LAKSHMAN CHERUVU, a stunning, but parched, lake, greets visitors at the mouth of Chintapatla village, about an hour’s drive from Hyderabad, in the new State of Telangana. Local residents say it has stayed this way in several of the past 12 years.

An excited crowd gathers at the sight of this journalist. Chandraiah, the husband of the titular village sarpanch, Padma, is summoned. He greets this journalist and announces that the gram panchayat has received Rs.93.8 lakh under the Telangana government’s flagship project, Mission Kakatiya, to restore Lakshman lake.
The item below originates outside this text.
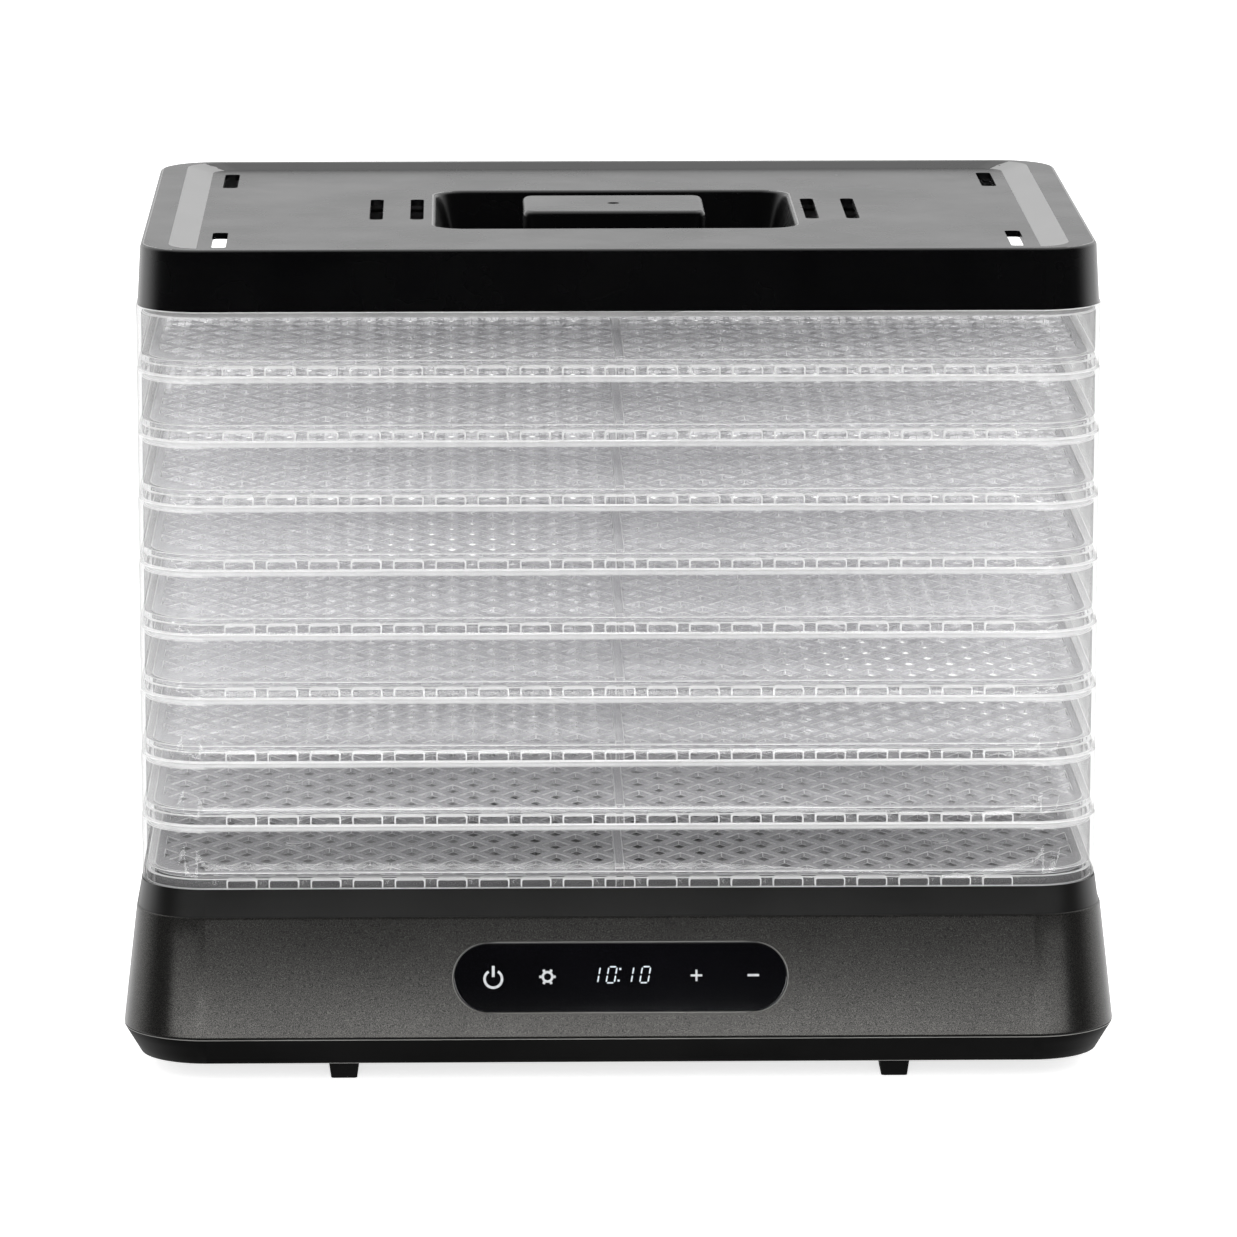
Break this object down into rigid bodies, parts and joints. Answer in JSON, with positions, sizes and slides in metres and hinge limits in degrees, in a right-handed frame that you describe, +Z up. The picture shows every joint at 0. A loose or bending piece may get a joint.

Mission Kakatiya proposes to spend Rs.20,000 crore over the next five years to restore the State’s sprawling tank irrigation network, which was in wide use until the late 1950s. Its use diminished considerably following the emphasis of the Nehruvian years on large dams, such as the Sri Ram Sagar in Telangana’s Nizamabad district and the Nagarjuna Sagar, now on the border with Andhra Pradesh.

The tank network

Agriculturists and academics date the sophisticated system back 1,000 years, to the Kakatiya dynasty that ruled the region. As the plateau is located in the rain shadow region of both the Eastern and Western Ghats, settlers realised early on the need to conserve water in this rocky landscape. Interconnected rain-fed tanks, sometimes the size of large lakes, whose flow depended on gravity, were developed. Canals were built from these lakes to supply water to the fields.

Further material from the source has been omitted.